IREC: Is this kind of industry relationship absolutely essential and fundamental to build the quality-trained clean energy workforce?
CC: Relationships with alumni, industry, unions, and government are absolutely critical to the success of any program. They all take time and persistence of faculty and the administration to develop and nurture.
IREC: What’s surprised you the most about your work?
CC: Alfred State has been able to build from a very small beginning in renewable energy in 2003 to be a leader with great projects that have been funded by the ARC, NYSERDA, BP and others. It pays to be persistent and the result has been great learning opportunities for faculty and students.
IREC: What advice do you give to incoming students who might be considering entering the clean energy field?
CC: Look at programs that align with your passion and include development of broader skills. Our PV and wind systems curriculum is imbedded in our electrician program so graduates have the skills of an electrician along with PV and wind. This type of balance will allow a graduate to be employed in a variety of careers and that is important.
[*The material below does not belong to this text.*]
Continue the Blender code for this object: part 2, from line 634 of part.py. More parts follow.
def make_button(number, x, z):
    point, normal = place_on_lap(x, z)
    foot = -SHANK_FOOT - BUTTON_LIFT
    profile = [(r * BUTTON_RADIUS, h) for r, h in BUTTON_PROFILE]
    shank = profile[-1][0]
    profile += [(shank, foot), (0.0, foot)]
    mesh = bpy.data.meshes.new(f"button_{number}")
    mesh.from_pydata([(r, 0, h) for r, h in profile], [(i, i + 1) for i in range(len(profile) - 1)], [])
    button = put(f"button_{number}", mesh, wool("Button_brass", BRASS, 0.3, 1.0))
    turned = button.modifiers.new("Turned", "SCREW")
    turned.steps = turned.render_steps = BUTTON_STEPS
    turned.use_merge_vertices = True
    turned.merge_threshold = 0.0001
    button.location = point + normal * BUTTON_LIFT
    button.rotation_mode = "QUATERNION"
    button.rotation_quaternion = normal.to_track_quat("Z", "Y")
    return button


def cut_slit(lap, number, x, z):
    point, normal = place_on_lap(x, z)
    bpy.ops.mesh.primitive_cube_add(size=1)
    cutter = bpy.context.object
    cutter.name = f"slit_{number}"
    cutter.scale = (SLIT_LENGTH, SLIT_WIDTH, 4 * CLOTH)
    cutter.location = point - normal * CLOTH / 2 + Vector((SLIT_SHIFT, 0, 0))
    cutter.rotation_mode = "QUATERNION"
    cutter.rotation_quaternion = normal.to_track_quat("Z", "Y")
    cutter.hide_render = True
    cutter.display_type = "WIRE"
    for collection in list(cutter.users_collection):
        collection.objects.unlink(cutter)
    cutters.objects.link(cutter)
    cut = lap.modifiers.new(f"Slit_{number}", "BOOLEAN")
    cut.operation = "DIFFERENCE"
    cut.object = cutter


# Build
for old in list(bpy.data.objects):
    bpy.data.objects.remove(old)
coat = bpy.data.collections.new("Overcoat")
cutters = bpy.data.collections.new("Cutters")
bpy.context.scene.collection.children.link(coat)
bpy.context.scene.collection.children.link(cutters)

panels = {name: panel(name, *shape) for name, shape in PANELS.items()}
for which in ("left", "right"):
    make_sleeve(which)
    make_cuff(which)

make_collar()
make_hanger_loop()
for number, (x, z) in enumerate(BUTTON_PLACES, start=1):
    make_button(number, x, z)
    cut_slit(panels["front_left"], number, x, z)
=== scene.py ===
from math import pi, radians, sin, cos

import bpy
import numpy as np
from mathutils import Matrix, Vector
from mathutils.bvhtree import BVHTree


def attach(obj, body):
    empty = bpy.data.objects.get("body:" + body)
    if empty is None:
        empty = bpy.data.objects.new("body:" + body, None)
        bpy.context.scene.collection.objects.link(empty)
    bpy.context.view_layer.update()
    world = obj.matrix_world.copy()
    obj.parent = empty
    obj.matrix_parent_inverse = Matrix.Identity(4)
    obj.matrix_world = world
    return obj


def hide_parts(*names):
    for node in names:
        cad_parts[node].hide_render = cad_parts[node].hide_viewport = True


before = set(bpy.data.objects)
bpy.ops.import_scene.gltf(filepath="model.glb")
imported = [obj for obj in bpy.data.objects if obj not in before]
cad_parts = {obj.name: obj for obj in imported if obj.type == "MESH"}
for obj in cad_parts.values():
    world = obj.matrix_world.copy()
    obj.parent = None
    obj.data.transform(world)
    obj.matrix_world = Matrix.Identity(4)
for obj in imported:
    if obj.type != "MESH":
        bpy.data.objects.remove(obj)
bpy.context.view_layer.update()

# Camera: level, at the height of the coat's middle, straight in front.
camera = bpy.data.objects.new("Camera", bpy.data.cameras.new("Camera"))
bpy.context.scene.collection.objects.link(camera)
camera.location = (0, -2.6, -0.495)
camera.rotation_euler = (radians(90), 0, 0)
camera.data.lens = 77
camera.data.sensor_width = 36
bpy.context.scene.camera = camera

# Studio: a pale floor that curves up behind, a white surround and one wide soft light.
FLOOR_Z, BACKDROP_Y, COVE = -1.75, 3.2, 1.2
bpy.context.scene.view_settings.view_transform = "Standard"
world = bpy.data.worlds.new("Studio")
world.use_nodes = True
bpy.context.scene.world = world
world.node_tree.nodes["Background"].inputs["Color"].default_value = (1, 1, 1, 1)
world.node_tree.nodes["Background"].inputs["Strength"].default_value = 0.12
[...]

IREC: Integrating clean energy curriculum into existing curriculum makes so much sense for students. IREC and the Solar Instructor Training Network talk about that in Solar Content Integration Solar Energy Education and Training Best Practices. What advice would you give to schools that might be considering starting a clean energy program?
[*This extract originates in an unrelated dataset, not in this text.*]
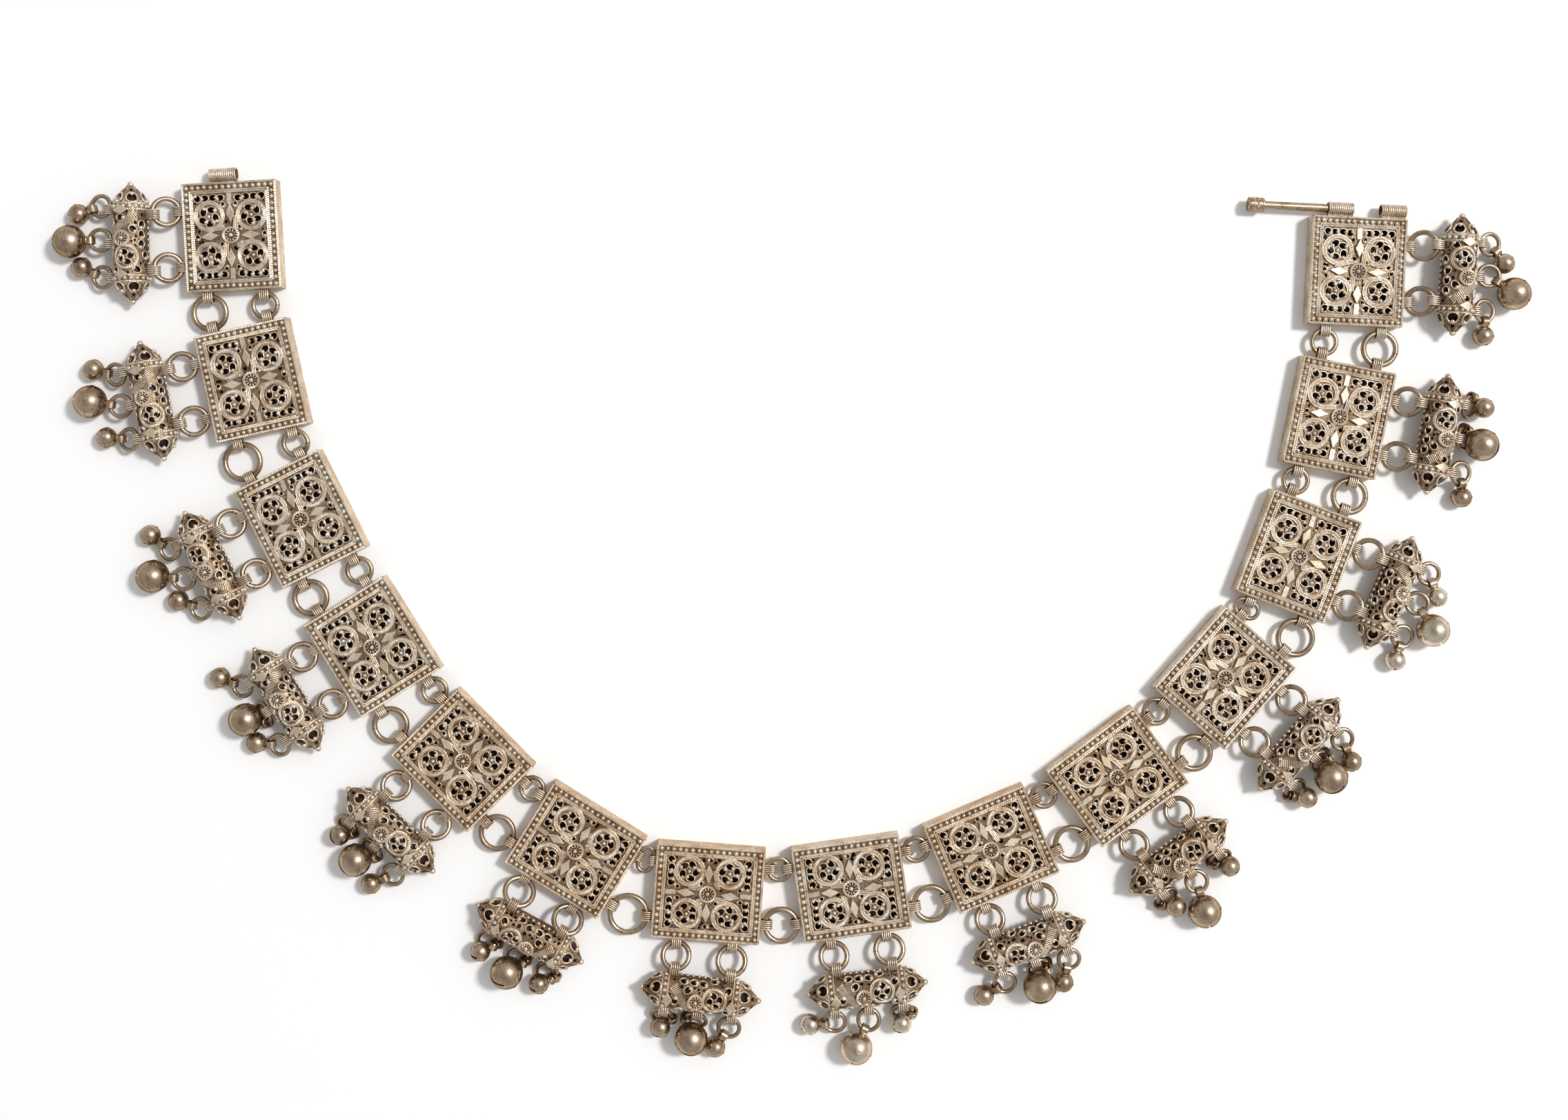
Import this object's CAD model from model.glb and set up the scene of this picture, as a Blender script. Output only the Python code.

CC: Start small and develop a long-term plan. This will allow development of programs and grants as the coursework grows. Imbedding clean energy with other skills is important so graduates can be employed in a broader set of careers that include clean energy. This gives graduates the ability to change career paths in the future and become leaders with more comprehensive skills. We also continue to say yes and develop partnerships. This is only possible through the faculty and students who engage in the projects and the coursework.
*Solar Decathlon China was hosted by the National Energy Administration and the U.S. Department of Energy, organized by Peking University and supported by private companies.)